The man on the phone said, “You don’t have any tickets for today – you’re coming next week.”
So I had to unload everyone off the coach and get them to phone their parents to come to collect them, as the trip was actually the following week. I actually cried, again it was pretty embarrassing, but I think I was partly crying at the relief over what I’d just avoided – the thought of us all arriving in London and trying to get into a show for which we didn’t have tickets. The wonderful office lady also managed to sweet talk the coach company into not charging us twice.

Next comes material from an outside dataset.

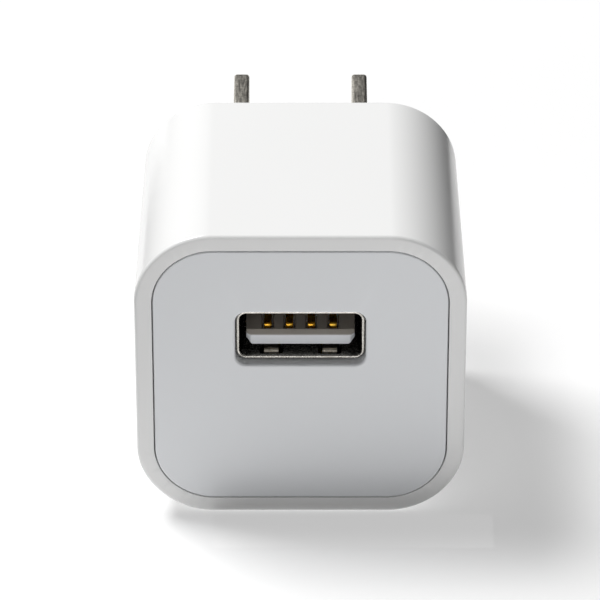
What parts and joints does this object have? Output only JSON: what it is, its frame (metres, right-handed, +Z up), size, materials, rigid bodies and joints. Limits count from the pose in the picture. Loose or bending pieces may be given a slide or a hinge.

The following week we set off again and when we got to the school it was all in darkness, and so the deputy head went to investigate, before returning to the coach and telling us, “I don’t think we are going to be watching a show this week either.” But then the cast and director did turn up, so we went in for our workshop, and then to the little theatre for the actual show, but for some strange reason, despite telling us we had the whole theatre booked for ourselves, there was one other solo audience member who was sitting smack in the middle of the tiered seating and we all had to fill in around him.
Another time I was sent to a conference on behalf of the department, and I got there and then someone popped up and announced there had been a burst water main and for health and safety measures they needed to evacuate the site and so we all needed to leave. It still seems so odd – I still wonder if there was something else going on, like a terrorist threat. But again I had to do the walk of shame back to school, wearing casual clothes, with a very unlikely sounding excuse.
Another time, I had arranged a “Great Gatsby” end of year party for our sixth form Lit students. I’d even got them out of lessons to teach them all the Charleston in preparation. In a move which in hindsight was a bit much even for me, I scheduled it for the same evening as a presentation I was giving about a year-long research project I’d been doing. Never one to shy from the limelight, I’d even contacted the local press, and the local mayor, who was going to be attending wearing his official collar. And then that day I got sick, sick like I’d never been before. I was bringing up just loads of green bile, but I felt like I just couldn’t put off the presentation now everything was arranged. So I somehow managed to drag myself to work, the presentation was a blur, and then everyone had to go off to the party and dance the Charleston without me.
I could go on and on…
Since I had children, moved school, and went part time, the number of trips I have organised or courses I have been on is... zero!
Life is safer this way, it seems, for me, and for those I work with.
And bless the speaker for coming back again. I felt his pain.